Weitere 1920 Aufsehen erregende Neuerscheinungen auf dem deutschsprachigen Buchmarkt waren Franz Werfels (1890–1945) Novelle „Nicht der Mörder, der Ermordete ist schuldig“ und Alfred Döblins (1878–1957) Geschichtsroman „Wallenstein“. Werfel stellte die gegenseitige Enttäuschung der Generationen exemplarisch am Beispiel der Vater-Sohn-Beziehung in einer österreichischen Offiziersfamilie dar. Der Konflikt eskalierte tragisch zum von Werfel als gerechtfertigt erscheinenden Vatermord. Döblin machte in seinem durch eindringliche Bildsprache und Spannung geprägten Meisterwerk des modernen Romans den Dreißigjährigen Krieg zum Muster für die durch Massenkriege verursachten sittlichen Verwüstungen. Eher heiter, wenn auch mit viel Doppelsinn ging es dagegen bei Joachim Ringelnatz (1883-1934) zu, der 1920 mit seinem Gedichtband „Kuddel Daddeldu oder das schlüpfrige Leid“ für Furore sorgte.
Zu den wichtigsten Werken des Jahres im englischsprachigen Raum zählten Hugh Loftings (1886–1947) noch Generationen später viel gelesene märchenhafte Erzählung für Kinder „Doktor Doolittle und seine Tiere“ („The Story of Dr. Doolittle“). Ein wegen der freizügigen Darstellung zweier anti-konservativer Liebespaare für einen Moralin-Skandal sorgender Aufreger war die Veröffentlichung des von D. H. Lawrence (1885–1930) geschriebenen Romans „Liebende Frauen“ („Women in Love“). Ebenfalls eine große Rolle spielte das erotische Element in dem Bestseller-Roman „Chéri“ der Französin Sidonie Gabrielle Colette (1873–1954), der Beschreibung der Beziehung einer alternden Prostituierten zu ihrem weitaus jüngerem Geliebten.
Zum Klassiker der genauen Beschreibung bürgerlicher Alltagsverhältnisse um 1920 wurde der Roman „Die Hauptstraße“ („Main Street. The Story of Carol Kennicott“) des US-Schriftstellers Sinclair Lewis (1885–1951). Tief in der Vergangenheit, nämlich im nordischen 14. Jahrhundert, siedelte die Norwegerin Sigrid Undset (1882–1949) ihre an die Tradition altisländischer Heldensagas anknüpfende Romantrilogie „Kristin Lavranstochter“ an.

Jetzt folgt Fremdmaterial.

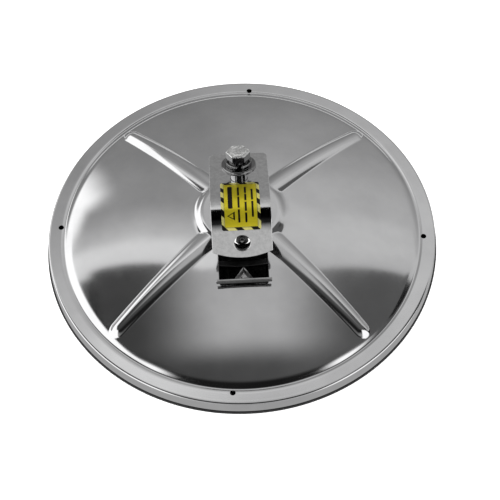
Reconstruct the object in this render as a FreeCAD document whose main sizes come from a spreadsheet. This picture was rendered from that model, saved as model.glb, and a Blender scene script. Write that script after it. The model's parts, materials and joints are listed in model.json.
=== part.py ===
import FreeCAD, Part
import math
import os
import Sketcher

# Round convex mirror head with a ball joint and an angled clamp bracket, glass side down.
# Origin: centre of the arm seat, where the clamp post leaves the bracket's top plate.
# +Z is the bowl's own axis, away from the glass. The bracket leans back from it.

DIMENSIONS = {
    # bracket, in its own frame: origin at the arm seat, z along the post, -y towards the leg
    "bracket_lean": 20.0,
    "bracket_width": 31.75,
    "bracket_sheet": 3.2,
    "plate_back": 23.8,
    "plate_front": 17.9,
    "plate_corner": 3.0,
    "bend_outer_radius": 15.9,
    "bend_angle": 74.0,
    "leg_length": 14.6,
    "leg_end_radius": 38.0,
    "leg_hole_radius": 4.25,
    "leg_hole_drop": 6.4,
    # ball stud
    "seat_above_ball": 26.0,
    "ball_radius": 11.0,
    "neck_radius": 4.0,
    "post_radius": 4.5,
    "post_height": 7.1,
    "post_bore_radius": 3.225,
    "post_bore_floor": 6.5,
    "post_bore_cone": 1.2,
    "post_edge": 0.4,
    "post_hole_radius": 4.55,
    "shoulder_radius": 9.0,
    "shoulder_thickness": 3.0,
    "shoulder_taper": 2.8,
    # clamp bolt and washers
    "washer_gap": 0.05,
    "flat_washer_radius": 9.4,
    "flat_washer_bore": 3.6,
    "flat_washer_thickness": 2.2,
    "flat_washer_bevel": 0.3,
    "lock_washer_radius": 7.1,
    "lock_washer_bore": 3.45,
    "lock_washer_thickness": 2.2,
    "lock_washer_bevel": 0.25,
    "lock_washer_split": 0.9,
    "lock_washer_slant": 0.6,
    "bolt_flats": 11.1,
    "bolt_head_height": 5.4,
    "bolt_head_relief": 1.1,
    "bolt_head_chamfer": 0.9,
    "bolt_point": 0.6,
    "bolt_shank_radius": 3.175,
    "bolt_shank_length": 16.0,
    # label
    "label_width": 20.5,
    "label_thickness": 0.2,
    "label_start": 4.85,
    "label_wrap": 71.0,
    # bowl, in the head's frame: origin at the ball's centre
    "rib_turn": 41.7,
    "drain_turn": 85.0,
    "bowl_sheet": 0.8,
    "dome_radius": 254.0,
    "dome_top": 6.0,
    "boss_top": 7.4,
    "boss_opening": 12.8,
    "boss_flat_radius": 21.2,
    "boss_foot_radius": 23.6,
    "groove_inner_radius": 97.4,
    "groove_outer_radius": 98.9,
    "groove_outside_curve": 1.0,
    "groove_inside_curve": 1.8,
    "flange_level": -14.0,
    "flange_flat_radius": 105.4,
    "band_top_radius": 106.8,
    "band_bottom_radius": 107.3,
    "band_bottom": -21.2,
    "rim_corner": 1.4,
    "drain_circle": 100.2,
    "drain_radius": 1.5,
    "rib_count": 4,
    # glass and gasket
    "glass_curve": 510.0,
    "glass_radius": 104.8,
    "glass_thickness": 2.5,
    "glass_edge": -21.9,
    "gasket_radius": 107.9,
    "gasket_bottom": -23.5,
    "gasket_top": -16.8,
    "gasket_inner_radius": 102.5,
    "gasket_wall_radius": 106.2,
    "gasket_bead": 0.6,
    "gasket_lip": 0.8,
    "gasket_gap": 0.1,
    # ball seats and clamp plates
    "seat_clearance": 0.1,
    "seat_thickness": 1.5,
    "cup_clearance": 0.1,
    "cup_sheet": 1.5,
    "clamp_flange": 5.0,
    "clamp_radius": 21.5,
    "socket_radius": 20.5,
    # tension screws
    "screw_spread": 140.0,
    "screw_circle": 18.0,
    "screw_radius": 2.1,
    "screw_hole_radius": 2.35,
    "screw_head_radius": 3.9,
    "screw_head_height": 2.6,
    "screw_length": 23.6,
    "spring_length": 4.0,
    "spring_radius": 3.9,
    "spring_wire": 0.5,
    "spring_turns": 2.5,
    "spring_gap": 0.05,
    "nut_clearance": 0.02,
    "nut_flats": 7.0,
    "nut_height": 3.2,
    # stop plate
    "stop_sheet": 2.0,
    "stop_width": 26.5,
    "stop_inner": 13.4,
    "stop_fold": 22.0,
    "stop_lip_face": 43.8,
    "stop_lip_width": 29.5,
    "stop_lip_sheet": 1.2,
    "stop_lip_top": 7.3,
    "stop_lip_bottom": 4.5,
    "stop_lip_crown": 0.5,
    "stop_lip_root": 0.6,
    "stop_end_level": 5.5,
    "dart_reach": 7.6,
    "dart_half_width": 5.9,
    "dart_height": 2.3,
    "stop_screw_radius": 6.0,
    "stop_screw_height": 3.2,
}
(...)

Der erste Teil der monumentalen Trilogie erschien 1920 unter dem Titel „Der Kranz“. „Kristin Lavranstochter“ war wesentlich ausschlaggebend für die Verleihung des Literatur-Nobelpreises an Sigrid Undset im Jahr 1928.
1920 wurde diese hohe Ehre sowohl, rückwirkend für 1919, dem Schweizer Carl Spitteler (1845-1924) als auch als Preisträger 1920 den Undset-Landsmann Knut Hamsun (1859-1952) übergeben.